Некоторое время спустя они переехали в Аргентину, где Маркус заработал кучу денег и тотчас же потратил их на жемчуг для Додо.
— Во всяком случае, это отличное помещение капитала, дорогая, — сказал он, — мы можем в любой момент заложить или спустить его.
— Почему мы не возвращаемся домой, в Англию или в Ирландию? — спросила однажды Сильвия, когда ей было уже шестнадцать лет.
— Там слишком сыро и холодно! — рассмеялся Маркус.
— По газетным сообщениям, в Лондоне в течение двух недель стоит небывалая жара, — вежливо заметила Сильвия.

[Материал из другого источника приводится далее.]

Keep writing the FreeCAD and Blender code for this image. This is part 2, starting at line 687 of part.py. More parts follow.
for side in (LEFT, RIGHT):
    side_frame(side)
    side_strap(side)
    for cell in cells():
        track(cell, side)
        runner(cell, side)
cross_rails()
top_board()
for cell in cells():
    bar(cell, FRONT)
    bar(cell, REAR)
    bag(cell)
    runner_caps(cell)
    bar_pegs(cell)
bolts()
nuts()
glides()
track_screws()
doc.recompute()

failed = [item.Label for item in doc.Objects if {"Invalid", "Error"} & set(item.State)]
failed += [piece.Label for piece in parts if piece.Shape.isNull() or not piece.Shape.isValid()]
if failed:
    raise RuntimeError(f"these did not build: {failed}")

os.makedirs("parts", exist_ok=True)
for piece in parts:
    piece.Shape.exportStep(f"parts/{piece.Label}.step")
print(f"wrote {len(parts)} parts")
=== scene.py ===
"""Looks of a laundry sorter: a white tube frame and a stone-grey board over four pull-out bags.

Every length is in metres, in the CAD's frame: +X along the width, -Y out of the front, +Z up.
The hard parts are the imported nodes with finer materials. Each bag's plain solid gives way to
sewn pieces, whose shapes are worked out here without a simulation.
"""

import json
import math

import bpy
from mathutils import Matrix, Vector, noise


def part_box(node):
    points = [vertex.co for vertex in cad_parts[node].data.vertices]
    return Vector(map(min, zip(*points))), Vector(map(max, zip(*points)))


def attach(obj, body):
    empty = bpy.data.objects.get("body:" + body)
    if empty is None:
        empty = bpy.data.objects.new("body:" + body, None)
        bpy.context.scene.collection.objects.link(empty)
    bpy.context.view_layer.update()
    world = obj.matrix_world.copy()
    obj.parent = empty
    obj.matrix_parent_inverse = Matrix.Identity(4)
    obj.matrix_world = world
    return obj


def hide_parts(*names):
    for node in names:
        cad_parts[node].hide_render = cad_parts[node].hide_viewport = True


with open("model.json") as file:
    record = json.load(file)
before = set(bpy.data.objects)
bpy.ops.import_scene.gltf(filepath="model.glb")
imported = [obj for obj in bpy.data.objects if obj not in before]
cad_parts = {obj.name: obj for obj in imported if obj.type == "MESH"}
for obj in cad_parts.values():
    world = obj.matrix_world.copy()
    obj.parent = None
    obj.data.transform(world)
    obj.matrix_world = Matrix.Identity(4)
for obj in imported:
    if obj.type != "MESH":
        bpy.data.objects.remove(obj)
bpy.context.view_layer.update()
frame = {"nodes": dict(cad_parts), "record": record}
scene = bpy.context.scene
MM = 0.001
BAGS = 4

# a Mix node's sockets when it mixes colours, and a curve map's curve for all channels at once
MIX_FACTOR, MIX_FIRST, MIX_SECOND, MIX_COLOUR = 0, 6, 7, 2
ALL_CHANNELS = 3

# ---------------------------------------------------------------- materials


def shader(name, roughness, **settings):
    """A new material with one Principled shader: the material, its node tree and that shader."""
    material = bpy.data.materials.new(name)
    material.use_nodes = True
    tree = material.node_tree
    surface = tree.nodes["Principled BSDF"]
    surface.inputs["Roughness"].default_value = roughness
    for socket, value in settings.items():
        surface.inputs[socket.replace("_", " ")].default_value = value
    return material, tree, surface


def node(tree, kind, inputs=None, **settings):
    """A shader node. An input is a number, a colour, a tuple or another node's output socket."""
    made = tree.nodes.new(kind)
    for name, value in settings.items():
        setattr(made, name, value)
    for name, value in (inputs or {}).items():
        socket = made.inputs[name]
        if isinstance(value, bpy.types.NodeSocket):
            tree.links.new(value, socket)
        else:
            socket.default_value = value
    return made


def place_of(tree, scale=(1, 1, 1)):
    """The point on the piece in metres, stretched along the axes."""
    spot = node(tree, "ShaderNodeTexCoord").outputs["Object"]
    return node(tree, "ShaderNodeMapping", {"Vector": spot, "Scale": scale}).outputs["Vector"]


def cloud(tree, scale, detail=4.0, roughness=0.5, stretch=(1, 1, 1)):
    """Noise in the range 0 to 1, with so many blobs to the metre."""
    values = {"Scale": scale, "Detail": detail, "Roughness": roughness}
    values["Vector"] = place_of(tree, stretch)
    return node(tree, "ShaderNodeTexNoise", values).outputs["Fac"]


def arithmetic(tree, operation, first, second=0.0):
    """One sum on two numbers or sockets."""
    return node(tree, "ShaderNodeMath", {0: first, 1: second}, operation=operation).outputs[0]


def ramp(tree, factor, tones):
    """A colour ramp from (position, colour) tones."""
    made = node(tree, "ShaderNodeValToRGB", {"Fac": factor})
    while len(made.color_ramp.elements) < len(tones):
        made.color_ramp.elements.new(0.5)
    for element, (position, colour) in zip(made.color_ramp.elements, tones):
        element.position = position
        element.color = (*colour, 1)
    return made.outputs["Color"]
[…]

— Но кто же захочет жить в городе, где стоит небывалая жара? — возразил Маркус.
— Скажи, папа, есть какая-нибудь определенная причина, из-за которой мы не можем вернуться домой? — настаивала дочь.

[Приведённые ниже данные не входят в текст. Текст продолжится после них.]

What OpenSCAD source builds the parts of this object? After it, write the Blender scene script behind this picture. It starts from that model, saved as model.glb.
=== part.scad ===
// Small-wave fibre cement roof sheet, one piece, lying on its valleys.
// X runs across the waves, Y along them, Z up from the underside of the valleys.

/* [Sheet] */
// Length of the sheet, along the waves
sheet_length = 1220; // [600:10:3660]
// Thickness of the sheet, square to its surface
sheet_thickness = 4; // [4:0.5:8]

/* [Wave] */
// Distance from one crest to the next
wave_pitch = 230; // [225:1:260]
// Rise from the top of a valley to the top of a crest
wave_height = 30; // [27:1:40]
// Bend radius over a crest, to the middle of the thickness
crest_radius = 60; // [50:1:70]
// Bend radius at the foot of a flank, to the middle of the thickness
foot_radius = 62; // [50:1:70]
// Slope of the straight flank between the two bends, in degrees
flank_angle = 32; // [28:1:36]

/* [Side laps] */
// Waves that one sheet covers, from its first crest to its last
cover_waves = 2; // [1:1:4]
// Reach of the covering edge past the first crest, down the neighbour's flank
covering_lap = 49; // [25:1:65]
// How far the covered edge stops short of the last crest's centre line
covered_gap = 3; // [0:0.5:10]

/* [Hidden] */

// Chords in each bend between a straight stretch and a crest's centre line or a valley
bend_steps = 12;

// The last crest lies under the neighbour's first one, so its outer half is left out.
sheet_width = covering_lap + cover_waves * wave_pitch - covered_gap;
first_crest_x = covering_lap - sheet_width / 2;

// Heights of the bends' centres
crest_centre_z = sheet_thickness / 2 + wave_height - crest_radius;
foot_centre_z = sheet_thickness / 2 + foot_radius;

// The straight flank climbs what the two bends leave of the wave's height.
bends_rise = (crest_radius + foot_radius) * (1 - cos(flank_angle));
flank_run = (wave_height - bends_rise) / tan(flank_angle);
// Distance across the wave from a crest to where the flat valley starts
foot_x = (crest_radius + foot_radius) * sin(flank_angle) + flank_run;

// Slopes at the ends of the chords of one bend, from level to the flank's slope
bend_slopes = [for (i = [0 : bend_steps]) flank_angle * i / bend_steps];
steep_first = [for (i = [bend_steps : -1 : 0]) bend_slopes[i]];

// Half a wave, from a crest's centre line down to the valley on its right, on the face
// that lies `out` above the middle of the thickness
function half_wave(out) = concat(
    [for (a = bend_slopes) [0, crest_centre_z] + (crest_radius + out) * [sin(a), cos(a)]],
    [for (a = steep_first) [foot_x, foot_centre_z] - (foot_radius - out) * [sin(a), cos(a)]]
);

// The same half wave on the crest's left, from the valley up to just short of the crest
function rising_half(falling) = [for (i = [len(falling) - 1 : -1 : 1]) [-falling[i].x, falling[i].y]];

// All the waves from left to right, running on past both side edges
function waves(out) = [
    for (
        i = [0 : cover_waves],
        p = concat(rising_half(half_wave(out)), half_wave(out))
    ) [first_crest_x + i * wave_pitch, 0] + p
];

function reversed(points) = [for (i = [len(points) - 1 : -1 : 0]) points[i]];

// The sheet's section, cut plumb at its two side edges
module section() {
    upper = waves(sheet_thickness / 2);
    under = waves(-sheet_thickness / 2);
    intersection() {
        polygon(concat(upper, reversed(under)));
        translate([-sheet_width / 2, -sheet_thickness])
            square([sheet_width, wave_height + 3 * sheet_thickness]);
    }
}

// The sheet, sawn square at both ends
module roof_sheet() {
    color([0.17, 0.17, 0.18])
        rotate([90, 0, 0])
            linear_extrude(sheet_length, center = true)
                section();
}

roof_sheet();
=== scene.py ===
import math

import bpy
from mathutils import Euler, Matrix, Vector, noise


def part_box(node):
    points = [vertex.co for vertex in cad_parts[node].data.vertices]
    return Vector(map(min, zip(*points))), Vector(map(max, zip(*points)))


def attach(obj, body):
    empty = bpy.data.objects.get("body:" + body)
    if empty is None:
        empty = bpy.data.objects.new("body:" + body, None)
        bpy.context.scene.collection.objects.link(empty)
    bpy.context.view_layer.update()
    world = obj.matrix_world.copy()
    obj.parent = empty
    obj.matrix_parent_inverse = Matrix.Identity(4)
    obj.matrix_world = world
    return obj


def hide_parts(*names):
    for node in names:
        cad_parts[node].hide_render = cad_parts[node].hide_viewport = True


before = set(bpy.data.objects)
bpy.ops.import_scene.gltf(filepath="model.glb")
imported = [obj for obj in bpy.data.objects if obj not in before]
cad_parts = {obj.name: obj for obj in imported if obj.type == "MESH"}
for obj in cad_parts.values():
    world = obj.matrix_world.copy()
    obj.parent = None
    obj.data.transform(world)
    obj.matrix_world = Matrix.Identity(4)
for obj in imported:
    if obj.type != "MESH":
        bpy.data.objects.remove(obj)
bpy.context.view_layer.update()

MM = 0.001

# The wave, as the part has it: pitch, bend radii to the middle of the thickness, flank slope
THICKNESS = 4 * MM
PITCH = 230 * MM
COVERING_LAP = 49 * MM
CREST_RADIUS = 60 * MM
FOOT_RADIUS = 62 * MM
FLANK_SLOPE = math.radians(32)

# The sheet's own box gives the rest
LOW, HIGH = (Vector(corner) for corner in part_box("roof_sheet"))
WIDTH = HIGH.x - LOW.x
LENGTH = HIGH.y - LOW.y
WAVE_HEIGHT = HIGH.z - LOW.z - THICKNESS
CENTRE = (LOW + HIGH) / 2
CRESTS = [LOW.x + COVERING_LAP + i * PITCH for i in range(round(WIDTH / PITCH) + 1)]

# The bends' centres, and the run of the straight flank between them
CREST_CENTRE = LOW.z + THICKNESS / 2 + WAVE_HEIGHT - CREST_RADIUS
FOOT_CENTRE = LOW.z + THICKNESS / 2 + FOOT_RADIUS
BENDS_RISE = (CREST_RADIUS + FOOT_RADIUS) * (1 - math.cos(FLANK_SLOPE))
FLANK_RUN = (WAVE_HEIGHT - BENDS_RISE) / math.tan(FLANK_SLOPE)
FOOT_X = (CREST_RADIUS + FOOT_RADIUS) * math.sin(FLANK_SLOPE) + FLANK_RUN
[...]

Леди Дин отложила книгу, которую она читала во время этого разговора, и мягко, но решительно сказала:
— Конечно. Я не хочу.
Сильвия, ничего не возразив, повернулась и вышла из комнаты. Они жили тогда в Париже в маленькой второстепенной гостинице. Тихая, вымощенная булыжником улица была совершенно пустынна, камни мостовой, раскаленные от солнца, жгли ноги.
Сильвия направилась в Булонский лес, чтобы укрыться от зноя и немного собраться с мыслями.
С ее родителями определенно что-то неладно, их окружает какая-то тайна, все это так странно… Никогда не возвращаться домой, никогда не иметь возможности близко познакомиться с англичанами…
Сильвия вспомнила одного очень симпатичного человека со странным именем — Лоренцо О'Дайль, имение которого было расположено по соседству с замком Россмит. Лоренцо был не первой молодости, но очень мил и приветлив, ездил с Сильвией кататься верхом, покупал ей книги, много рассказывал об Ирландии; как-то в разговоре он упомянул, что ей следовало бы провести этот сезон в Лондоне и выезжать… Потом вдруг все кончилось, приехала его жена, и он сразу стал другим. А между тем его жена была такой же милой, веселой и остроумной, как и он. Но Додо почему-то не поладила с ней, и миссис О'Дайль больше не приглашала семью Дин на свои вечера и пикники. Таким образом, знакомство мало-помалу свелось к беглым поклонам при случайных встречах на улице.